With her People’s National Party’s landslide 42-21 victory at the December 29 general election for the 63-member House of Representatives, Portia Simpson Miller took the oath as Prime Minister yesterday for the second time in four years as the pollsters continue to agonize how they got the arithmetic so badly wrong in their forecasts of the likely outcome.
The recurring message from the regular and best known pollsters during the campaign was that the outcome was “too close to call”.
Details of a final poll that was the sole exception in predicting the likelihood of a four per cent winning margin for the PNP were not published.

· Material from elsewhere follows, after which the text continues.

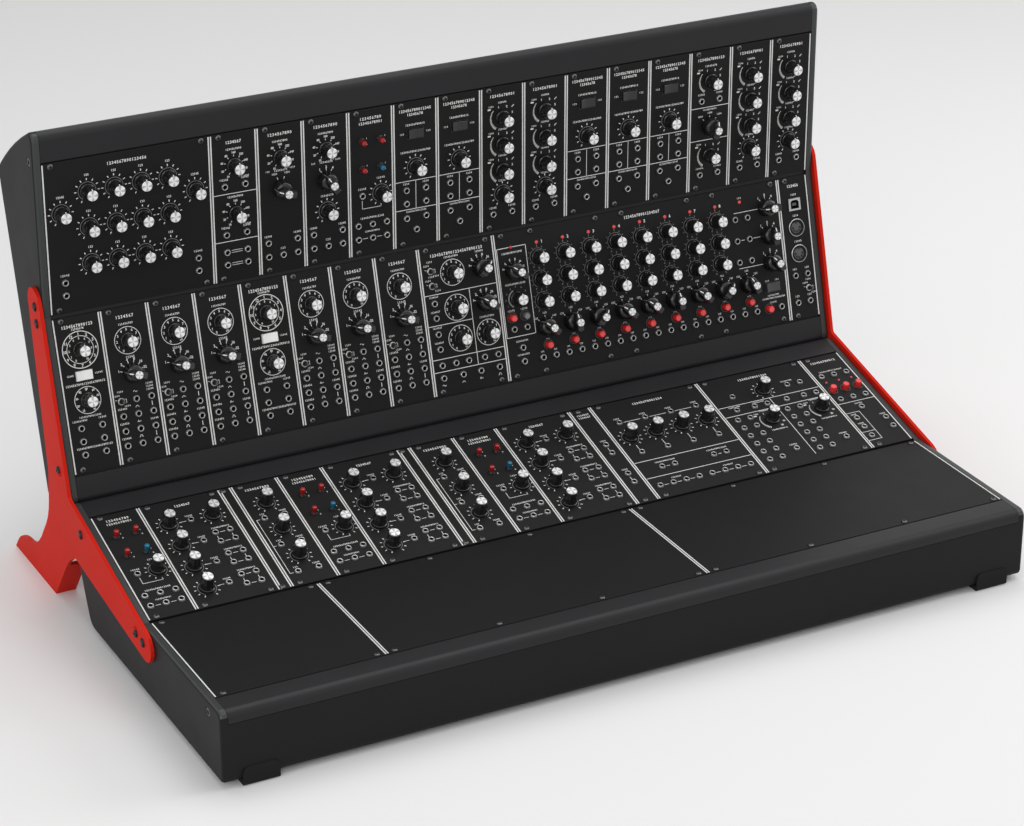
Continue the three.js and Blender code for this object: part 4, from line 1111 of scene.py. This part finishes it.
ROWS = {
    "lower_front": ["blank", "wide_blank", "wide_blank"],
    "lower_rear": 2 * ["control_voltages", "mixer", "narrow_blank", "attenuators"] + [
        "control_voltages", "mixer", "trigger_converter", "wide_attenuators", "interface",
        "sequential_switch"],
    "upper_front": 2 * ["oscillator_driver", "oscillator", "oscillator", "oscillator"] + [
        "wide_oscillator", "sequencer", "digital_input"],
    "upper_rear": ["filter_bank", "filter", "high_pass", "low_pass", "control_voltages",
                   *2 * ["amplifier"], *2 * ["envelope"], *3 * ["amplifier"], "trigger_delay",
                   *2 * ["envelope"]],
}

# Screws of the front row's wide panels, across from the middle
FRONT_SCREWS = (-206, -116, -25, 63, 79, 169, 260, 349)


def turned_about_x(angle, y, z):
    return Matrix.Translation((0, y, z)) @ Matrix.Rotation(angle, 4, "X")


CREASE = Matrix.Translation((
    0, PANEL_HEIGHT + CREASE_GAP * math.cos(SLOPE / 2), CREASE_GAP * math.sin(SLOPE / 2),
))
LOWER = turned_about_x(0, *LOWER_ORIGIN)
UPPER = turned_about_x(STAND, *UPPER_ORIGIN)
SLOPED = CREASE @ Matrix.Rotation(SLOPE, 4, "X")
ROW_MATRIX = {
    "lower_front": LOWER, "lower_rear": LOWER @ SLOPED, "upper_front": UPPER, "upper_rear": UPPER @ SLOPED,
}

# Each row's moving nodes. Their joints tell which controls they are.
MOVING = {
    "lower_front": (),
    "lower_rear": ("red_toggle", "blue_toggle", "mixer_knob", "attenuator_knob", "switch_button"),
    "upper_front": ("driver_tune_knob", "driver_rocker", "oscillator_selector", "oscillator_toggle",
                    "wide_oscillator_toggle", "sequencer_start_button", "sequencer_stop_button",
                    "sequencer_rocker", "sequencer_selector", "stage_knob", "stage_selector",
                    "stage_button"),
    "upper_rear": ("bank_low_knob", "filter_knob", "high_pass_selector", "amplifier_rocker",
                   "envelope_knob"),
}
JOINTS = {joint["child"]: joint for joint in frame["joints"]}


def control_place(node, row):
    """Where a moving node's control stands, in its row's own axes."""
    if "pos_m" in JOINTS[node]:
        spot = Vector(JOINTS[node]["pos_m"]) * 1000
    else:
        low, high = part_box(node)
        spot = (low + high) * 500
    spot = ROW_MATRIX[row].inverted() @ spot
    return spot.x, spot.y


def fixed(piece, slot, *nodes):
    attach(piece, "frame")
    if nodes:
        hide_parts(*nodes)
    return piece


def fill_row(row, seen):
    """Builds a row's modules. The first of each kind has nodes of its own in the CAD."""
    left = -ROW_WIDTH / 2
    places = {node: control_place(node, row) for node in MOVING[row]}
    for i, kind in enumerate(ROWS[row]):
        units, dress = KINDS[kind]
        half = units * HP / 2
        middle = left + half
        left += units * HP
        first = kind not in seen
        seen.add(kind)
        own = {node: (x - middle, v) for node, (x, v) in places.items() if first and abs(x - middle) < half}
        module = Module(units, row, middle, own)
        dress(module)
        module.plate()
        body = module.pen.made(f"{row}_{i + 1}_{kind}")
        fixed(body, "panel", *([f"{kind}_module"] if first else []))
        for node, shape in module.moving:
            piece = shape.made(f"{node}_piece")
            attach(piece, node)
            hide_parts(node)
        if module.own:
            raise RuntimeError(f"{kind} leaves {sorted(module.own)}")


# Rails, cases, brackets and feet

LIP_REACH = 25.3
LIP_RADIUS = 7.0
LIP_DROP = 10.0
LIP_THICK = 2.2
LIP_GAP = 1.5
LAND = -PANEL_THICK - 0.3
RAIL_BASE = LAND - 9.2
RAIL_WIDTH = 9.0
RAIL_HALF = ROW_WIDTH / 2 + 0.25 - 0.3
REAR_LIP_END = 203.2
SIDE_FACE = ROW_WIDTH / 2 + 0.25 + 6.2
BRACKET_FACE = 365.35
TRAY_HALF = ROW_WIDTH / 2 + 0.2
SAME_FACING = 0.6
MIRRORED = Matrix.Translation((0, PANEL_HEIGHT, 0)) @ Matrix.Diagonal((1, -1, 1, 1))


def slot_profile(line):
    """The nut slot under a rail's land, the same on both sides of a line."""
    half = [(-1.6, 0), (-1.6, -2), (-3.1, -2), (-3.1, -5.6)]
    return [(line + v, LAND + n) for v, n in half + [(-v, n) for v, n in half[::-1]]]


def lip_rail(end_deg, drop=False):
    """A rail's outline in its row's axes, its lip towards minus v: an arc from end_deg, or a flat drop."""
    centre_v, centre_n = LIP_RADIUS - LIP_REACH, -LIP_RADIUS

    def arc(radius, start, end, steps):
        angles = [math.radians(start + (end - start) * i / steps) for i in range(steps + 1)]
        return [(centre_v + radius * math.cos(a), centre_n + radius * math.sin(a)) for a in angles]
    outer_end = [(-LIP_REACH, -LIP_DROP)] if drop else []
    inner_end = [(-LIP_REACH + LIP_THICK, -LIP_DROP)] if drop else []
    web = -LIP_GAP - 1.6
    return (outer_end + arc(LIP_RADIUS, end_deg, 90, 16) + [(-LIP_GAP, 0), (-LIP_GAP, LAND)]
            + slot_profile(3.0)
            + [(RAIL_WIDTH, LAND), (RAIL_WIDTH, RAIL_BASE), (web, RAIL_BASE), (web, -LIP_THICK)]
            + arc(LIP_RADIUS - LIP_THICK, 90, end_deg, 12) + inner_end)


def rail(name, matrix, outline, node):
    """An outline drawn out along its row. A mirrored row turns faces over, so their sides are set last."""
    count = len(outline)
    points = [(x, v, n) for x in (-RAIL_HALF, RAIL_HALF) for v, n in outline]
    faces = [[k, count + k, count + (k + 1) % count, (k + 1) % count] for k in range(count)]
    for tri in tessellate_polygon([[Vector((v, n, 0)) for v, n in outline]]):
        faces += [list(tri), [count + t for t in tri][::-1]]
    shape = Shape(matrix)
    shape.add(points, faces, LIP)
    piece = shape.made(name)
    work = bmesh.new()
    work.from_mesh(piece.data)
    bmesh.ops.recalc_face_normals(work, faces=work.faces)
    work.to_mesh(piece.data)
    work.free()
    smooth(piece.data, SMOOTH_BELOW)
    return fixed(piece, "rail", node)


def round_screw(shape, place, side, dome, sides, material, socket):
    """A screw head on an upright face at the left or right, with a six-sided hollow."""
    spot = shape.moved(Matrix.Translation(place) @ Matrix.Rotation(side * math.pi / 2, 4, "Y"))
    spot.lathe(dome, sides, material)
    # The six-sided hollow in near black: painted shade inside it
    spot.lathe(socket, 6, SOCKET_BLACK_AND_PAINTED_SHADE)


def bracket_screws():
    places = [(42.9, 133.9), (40.8, 119.9), (10.6, 2.1), (-33.7, -35.9), (-149.6, -68.5), (-164.1, -70.2)]
    dome = [(3.9, 0), (3.85, 0.8), (3.3, 1.45), (2.3, 1.72), (1.5, 1.75)]
    for side, name in ((-1, "left"), (1, "right")):
        shape = Shape()
        for y, z in places:
            place = (side * BRACKET_FACE, y + UPPER_ORIGIN[0], z + UPPER_ORIGIN[1])
            round_screw(shape, place, side, dome, 24, BUTTON_SCREW, [(1.5, 1.75), (1.45, 0.7), (0, 0.7)])
        fixed(shape.made(f"{name}_bracket_screws"), "bracket")


def side_screws():
    """Round screws in the recesses of the case sides, near the ends of the rails."""
    dome = [(3.9, 0), (3.85, 0.5), (3.4, 0.85), (1.9, 0.95)]
    for case in ("lower", "upper"):
        shape = Shape()
        for side in (-1, 1):
            for row, v in (("front", -1.5), ("rear", PANEL_HEIGHT)):
                place = ROW_MATRIX[f"{case}_{row}"] @ Vector((side * (SIDE_FACE - 1), v, -10))
                round_screw(shape, place, side, dome, 28, SCREW, [(1.9, 0.95), (1.8, 0.2), (0, 0.2)])
        fixed(shape.made(f"{case}_side_screws"), "case_shell")


def finish_node(node, *materials):
    """Gives a CAD node its materials and smooth shading."""
    mesh = NODES[node].data
    mesh.materials.clear()
    for material in materials:
        mesh.materials.append(material)
    smooth(mesh, NODE_SMOOTH_BELOW)


def light_edges(case):
    """Puts the painted highlight, a lighter copy of the shell's coat, on the narrow faces of the side walls
    that look the way the panels do.
    """
    thing = NODES[f"{case}_case_tray"]
    turn = thing.matrix_world.to_3x3()
    facings = [ROW_MATRIX[f"{case}_{row}"].to_3x3().col[2] for row in ("front", "rear")]
    for face in thing.data.polygons:
        normal = turn @ face.normal
        middle = thing.matrix_world @ face.center
        wall = abs(middle.x) * 1000 > TRAY_HALF
        if wall and max(normal.dot(facing) for facing in facings) > SAME_FACING:
            face.material_index = 1


seen = set()
for row in ROWS:
    fill_row(row, seen)
for case in ("lower", "upper"):
    rail(f"{case}_front_lip", ROW_MATRIX[f"{case}_front"], lip_rail(180, drop=True), f"{case}_front_rail")
    mirrored = ROW_MATRIX[f"{case}_rear"] @ MIRRORED
    rail(f"{case}_rear_lip", mirrored, lip_rail(REAR_LIP_END), f"{case}_rear_rail")
    finish_node(f"{case}_case_tray", SHELL, SHELL_PAINTED_HIGHLIGHT)
    light_edges(case)
    finish_node(f"{case}_middle_rail", LIP)
    finish_node(f"{case}_supply_board", BOARD)
for side in ("left", "right"):
    finish_node(f"{side}_bracket", BRACKET)
    for end in ("front", "rear"):
        finish_node(f"{side}_{end}_foot", RUBBER)
bracket_screws()
side_screws()

# Floor, light and camera

FLOOR_REACH = 12


def backdrop():
    nodes = Nodes("pale_floor")
    nodes.set(Base_Color=(0.82, 0.82, 0.82, 1), Roughness=0.7)
    mesh = bpy.data.meshes.new("floor")
    mesh.from_pydata(level(oblong(FLOOR_REACH, FLOOR_REACH), 0), [], [(0, 1, 2, 3)])
    mesh.materials.append(nodes.block)
    floor = new_object("floor", mesh)


def world_light():
    """A pale surround that the camera and reflections see brighter than it lights."""
    nodes = Nodes("studio", bpy.data.worlds, "Background")
    bpy.context.scene.world = nodes.block
    paths = nodes.add("ShaderNodeLightPath")
    shown = paths.outputs["Is Camera Ray"]
    for ray in ("Is Transmission Ray", "Is Glossy Ray"):
        either = nodes.add("ShaderNodeMath", {0: shown, 1: paths.outputs[ray]}, operation="MAXIMUM")
        shown = either.outputs["Value"]
    nodes.set(Color=(0.93, 0.93, 0.93, 1), Strength=nodes.span(shown, 0.45, 1.0, 0, 1))


def area_light(name, place, target, size, power):
    data = bpy.data.lights.new(name, "AREA")
    data.shape = "RECTANGLE"
    data.size, data.size_y = size
    data.energy = power
    new_object(name, data, place, Vector(target) - Vector(place))


def photo_camera():
    """The camera fitted to the panel corners in the photograph."""
    data = bpy.data.cameras.new("photo_camera")
    data.sensor_fit = "HORIZONTAL"
    data.sensor_width = 36.0
    data.lens = 111.70
    data.clip_start, data.clip_end = 0.1, 50
    place = Vector((-1106.75, -2204.66 + UPPER_ORIGIN[0], 1133.42 + UPPER_ORIGIN[1])) / 1000
    bpy.context.scene.camera = new_object("photo_camera", data, place, Vector((0.4187, 0.8032, -0.4239)))


backdrop()
world_light()
area_light("top_soft", (0.4, 0.3, 2.4), (0, 0, 0.1), (2.4, 1.6), 26)
area_light("front_soft", (-1.2, -2.4, 1.6), (0, 0, 0.2), (1.8, 1.4), 22)
area_light("right_soft", (2.2, -0.4, 1.3), (0, 0, 0.2), (1.4, 1.6), 20)
area_light("left_soft", (-2.6, -0.6, 1.1), (0, 0, 0.2), (1.4, 1.4), 14)
photo_camera()
bpy.context.scene.view_settings.view_transform = "Standard"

Here in Barbados, questions are already being asked, across political boundaries: (a) is there a likelihood of the incumbent Democratic Labour Party administration of Prime Minister Freundel Stuart also falling victim to the one-term syndrome – as occurred in St Lucia on November 28 and Jamaica on December 29? (b): likewise, could the Barbadian electorate also prove the pollsters wrong?
After all, Barbados has had a long tradition of giving an incumbent a second chance. Moreover, both the DLP and the BLP have had their respective achievements of successive three-term administrations.
True, prevailing economic and political conditions and leadership structures are quite different from what had made those three-term governments possible for both the Dems and Bees. But, as occurrences in various member states of our Caribbean Community have confirmed, in party politics and with free and fair elections, all things are possible. That’s the nature of the beast.
In relation to Jamaica, declared results for last week’s election revealed that for all the fluctuating forecasts by pollsters, the PNP managed to amass approximately 57 000 more popular votes than the JLP with an estimated 61 per cent voter response.
At the September 2007 election when the JLP won a 32-28 parliamentary majority for the then 60-member House of Representatives, the difference in the valid votes that separated them was a mere one per cent.
For last week’s election, Simpson Miller, the tough, seasoned veteran politician, kept forecasting her party’s return to government.
It is, however, doubtful that even Simpson Miller, herself had envisaged such an overwhelming popular victory when the preliminary results were declared shortly after midnight on Friday.
Or, for that matter, whether Holness and his team of strategists had preferred to ignore the negative signals coming from marginal constituencies.
Now, except for talk of likely “magisterial recounts” in some constituencies, it’s the PNP‘s Simpson Miller again as Prime Minister to face the tough economic challenges with the International Monetary Fund on watch.